**WHAT THE EXERCISE ASKS**
Repeat everything from the line holding "in imported if" to the line holding "# ---- camera", inclusive, exactly. Leave out the rest.

**RECORDS SHOWN**
--- Start ---

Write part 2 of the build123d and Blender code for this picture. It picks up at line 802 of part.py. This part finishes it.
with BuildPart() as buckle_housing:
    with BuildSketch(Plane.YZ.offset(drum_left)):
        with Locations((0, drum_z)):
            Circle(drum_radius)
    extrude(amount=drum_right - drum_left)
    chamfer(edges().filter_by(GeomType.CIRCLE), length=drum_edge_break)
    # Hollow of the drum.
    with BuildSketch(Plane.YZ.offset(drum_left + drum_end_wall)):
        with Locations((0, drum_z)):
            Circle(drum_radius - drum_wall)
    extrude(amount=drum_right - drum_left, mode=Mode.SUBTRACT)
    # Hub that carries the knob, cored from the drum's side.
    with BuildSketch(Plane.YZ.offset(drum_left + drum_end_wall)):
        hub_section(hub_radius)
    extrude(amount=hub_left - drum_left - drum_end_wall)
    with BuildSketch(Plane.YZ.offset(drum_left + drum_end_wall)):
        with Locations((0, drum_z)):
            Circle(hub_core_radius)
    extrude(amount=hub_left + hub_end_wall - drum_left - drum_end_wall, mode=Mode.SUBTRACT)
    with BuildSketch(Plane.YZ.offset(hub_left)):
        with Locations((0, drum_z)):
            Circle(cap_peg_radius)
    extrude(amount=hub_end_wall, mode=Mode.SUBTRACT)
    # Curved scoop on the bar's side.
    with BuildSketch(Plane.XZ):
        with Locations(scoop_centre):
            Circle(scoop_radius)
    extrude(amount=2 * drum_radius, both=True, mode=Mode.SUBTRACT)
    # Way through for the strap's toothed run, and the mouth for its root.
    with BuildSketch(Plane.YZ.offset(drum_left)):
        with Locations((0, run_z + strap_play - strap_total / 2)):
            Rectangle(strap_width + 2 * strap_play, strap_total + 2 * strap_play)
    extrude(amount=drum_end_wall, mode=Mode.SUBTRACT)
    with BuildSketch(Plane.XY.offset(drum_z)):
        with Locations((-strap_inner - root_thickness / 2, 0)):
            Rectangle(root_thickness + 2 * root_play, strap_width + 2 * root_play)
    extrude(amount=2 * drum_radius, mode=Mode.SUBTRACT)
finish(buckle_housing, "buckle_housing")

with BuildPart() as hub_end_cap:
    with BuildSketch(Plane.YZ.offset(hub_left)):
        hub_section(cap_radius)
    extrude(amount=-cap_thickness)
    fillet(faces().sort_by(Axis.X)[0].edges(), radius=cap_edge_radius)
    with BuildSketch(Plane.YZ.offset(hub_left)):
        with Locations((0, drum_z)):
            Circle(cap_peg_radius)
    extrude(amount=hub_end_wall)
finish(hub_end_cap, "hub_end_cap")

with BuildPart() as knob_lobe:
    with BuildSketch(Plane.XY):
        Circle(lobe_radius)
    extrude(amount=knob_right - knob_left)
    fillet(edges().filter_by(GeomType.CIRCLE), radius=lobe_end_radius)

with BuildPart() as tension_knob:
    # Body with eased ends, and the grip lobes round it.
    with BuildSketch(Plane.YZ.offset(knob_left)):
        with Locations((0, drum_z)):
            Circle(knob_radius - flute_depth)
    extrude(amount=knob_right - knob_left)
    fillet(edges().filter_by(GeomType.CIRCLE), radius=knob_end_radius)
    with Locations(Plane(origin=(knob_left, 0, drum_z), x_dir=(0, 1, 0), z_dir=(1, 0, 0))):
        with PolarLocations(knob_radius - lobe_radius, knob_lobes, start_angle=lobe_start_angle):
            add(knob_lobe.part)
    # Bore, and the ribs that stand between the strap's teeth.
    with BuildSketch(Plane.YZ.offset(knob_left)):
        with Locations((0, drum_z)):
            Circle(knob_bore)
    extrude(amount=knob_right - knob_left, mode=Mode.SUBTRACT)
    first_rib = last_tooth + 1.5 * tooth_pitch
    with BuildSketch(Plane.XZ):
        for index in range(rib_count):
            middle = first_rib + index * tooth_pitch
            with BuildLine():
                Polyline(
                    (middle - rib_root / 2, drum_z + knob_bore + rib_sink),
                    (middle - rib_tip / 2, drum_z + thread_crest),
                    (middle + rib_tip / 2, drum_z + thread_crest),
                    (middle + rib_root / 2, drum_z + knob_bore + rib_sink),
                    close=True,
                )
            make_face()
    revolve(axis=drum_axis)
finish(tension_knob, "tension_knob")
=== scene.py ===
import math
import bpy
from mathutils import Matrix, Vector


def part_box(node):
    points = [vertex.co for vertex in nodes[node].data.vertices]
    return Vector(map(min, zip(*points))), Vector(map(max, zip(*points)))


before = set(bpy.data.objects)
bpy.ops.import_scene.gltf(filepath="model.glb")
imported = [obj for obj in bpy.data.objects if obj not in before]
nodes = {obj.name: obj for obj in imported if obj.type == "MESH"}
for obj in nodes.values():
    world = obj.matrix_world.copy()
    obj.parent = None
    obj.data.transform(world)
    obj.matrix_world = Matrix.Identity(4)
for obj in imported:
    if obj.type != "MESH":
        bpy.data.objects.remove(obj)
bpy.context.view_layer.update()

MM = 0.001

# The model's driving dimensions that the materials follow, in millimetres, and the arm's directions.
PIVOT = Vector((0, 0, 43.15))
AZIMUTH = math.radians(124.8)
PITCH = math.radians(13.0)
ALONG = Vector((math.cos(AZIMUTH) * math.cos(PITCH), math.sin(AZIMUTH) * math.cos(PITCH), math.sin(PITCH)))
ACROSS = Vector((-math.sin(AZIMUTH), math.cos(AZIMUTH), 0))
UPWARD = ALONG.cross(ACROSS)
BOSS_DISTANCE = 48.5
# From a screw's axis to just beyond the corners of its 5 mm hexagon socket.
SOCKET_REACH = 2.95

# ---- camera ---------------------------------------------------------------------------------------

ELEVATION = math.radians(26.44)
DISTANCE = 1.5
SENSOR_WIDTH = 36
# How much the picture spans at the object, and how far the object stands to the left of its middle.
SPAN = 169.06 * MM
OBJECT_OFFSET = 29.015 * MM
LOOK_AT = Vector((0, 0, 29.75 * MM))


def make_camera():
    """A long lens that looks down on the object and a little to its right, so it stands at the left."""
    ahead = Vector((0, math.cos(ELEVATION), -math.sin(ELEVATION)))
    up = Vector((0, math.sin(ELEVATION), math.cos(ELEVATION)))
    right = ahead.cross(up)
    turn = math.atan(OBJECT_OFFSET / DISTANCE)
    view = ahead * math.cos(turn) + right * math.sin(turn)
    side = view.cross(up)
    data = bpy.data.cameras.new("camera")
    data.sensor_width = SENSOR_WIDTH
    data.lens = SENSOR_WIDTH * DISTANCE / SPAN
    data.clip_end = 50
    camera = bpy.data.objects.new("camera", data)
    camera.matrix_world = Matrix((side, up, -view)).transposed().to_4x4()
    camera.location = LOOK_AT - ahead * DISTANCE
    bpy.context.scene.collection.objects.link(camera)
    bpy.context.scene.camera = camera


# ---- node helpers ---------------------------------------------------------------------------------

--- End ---
--- Start ---

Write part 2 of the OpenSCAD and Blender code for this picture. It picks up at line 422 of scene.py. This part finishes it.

--- End ---
--- Start ---

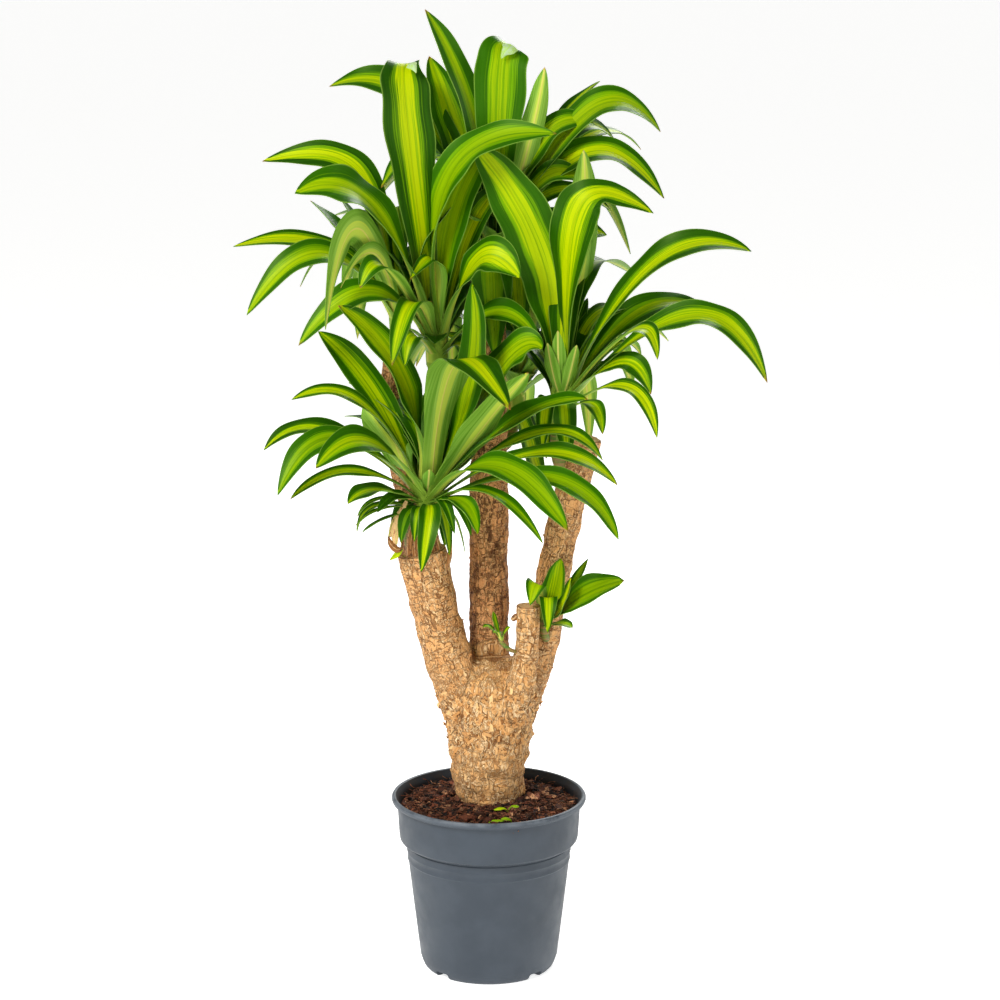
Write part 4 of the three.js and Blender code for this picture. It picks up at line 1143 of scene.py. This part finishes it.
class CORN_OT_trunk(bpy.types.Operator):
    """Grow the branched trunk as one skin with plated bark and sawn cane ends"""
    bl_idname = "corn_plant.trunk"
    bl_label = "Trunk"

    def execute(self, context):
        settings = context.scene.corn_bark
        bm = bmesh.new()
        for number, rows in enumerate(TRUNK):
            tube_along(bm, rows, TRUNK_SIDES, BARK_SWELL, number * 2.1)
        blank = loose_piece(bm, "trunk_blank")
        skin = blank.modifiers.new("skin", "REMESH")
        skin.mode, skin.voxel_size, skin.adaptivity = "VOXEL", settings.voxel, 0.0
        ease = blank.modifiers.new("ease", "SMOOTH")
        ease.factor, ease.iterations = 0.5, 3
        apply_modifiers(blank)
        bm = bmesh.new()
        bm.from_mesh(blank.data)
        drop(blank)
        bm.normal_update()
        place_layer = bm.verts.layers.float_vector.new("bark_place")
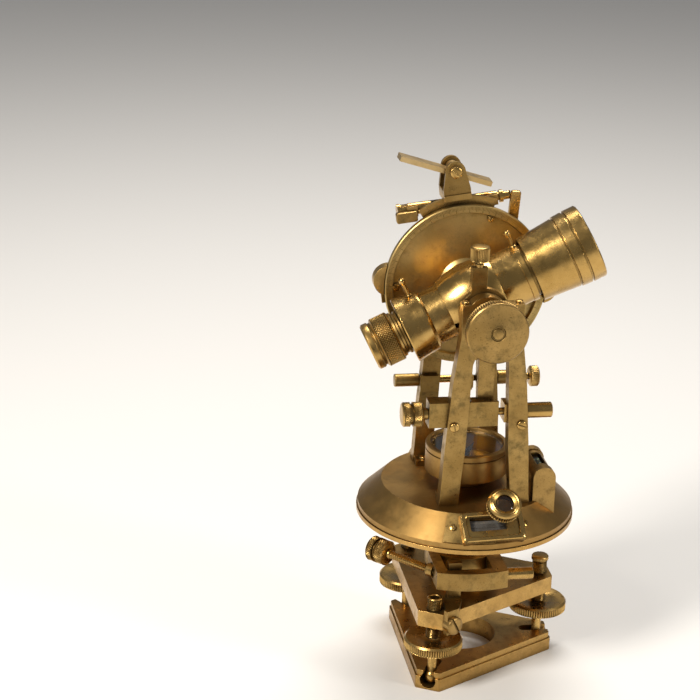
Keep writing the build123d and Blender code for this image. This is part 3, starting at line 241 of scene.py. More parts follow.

--- End ---

**EXPECTED ANSWER**
nodes = {obj.name: obj for obj in imported if obj.type == "MESH"}
for obj in nodes.values():
    world = obj.matrix_world.copy()
    obj.parent = None
    obj.data.transform(world)
    obj.matrix_world = Matrix.Identity(4)
for obj in imported:
    if obj.type != "MESH":
        bpy.data.objects.remove(obj)
bpy.context.view_layer.update()

MM = 0.001

# The model's driving dimensions that the materials follow, in millimetres, and the arm's directions.
PIVOT = Vector((0, 0, 43.15))
AZIMUTH = math.radians(124.8)
PITCH = math.radians(13.0)
ALONG = Vector((math.cos(AZIMUTH) * math.cos(PITCH), math.sin(AZIMUTH) * math.cos(PITCH), math.sin(PITCH)))
ACROSS = Vector((-math.sin(AZIMUTH), math.cos(AZIMUTH), 0))
UPWARD = ALONG.cross(ACROSS)
BOSS_DISTANCE = 48.5
# From a screw's axis to just beyond the corners of its 5 mm hexagon socket.
SOCKET_REACH = 2.95

# ---- camera ---------------------------------------------------------------------------------------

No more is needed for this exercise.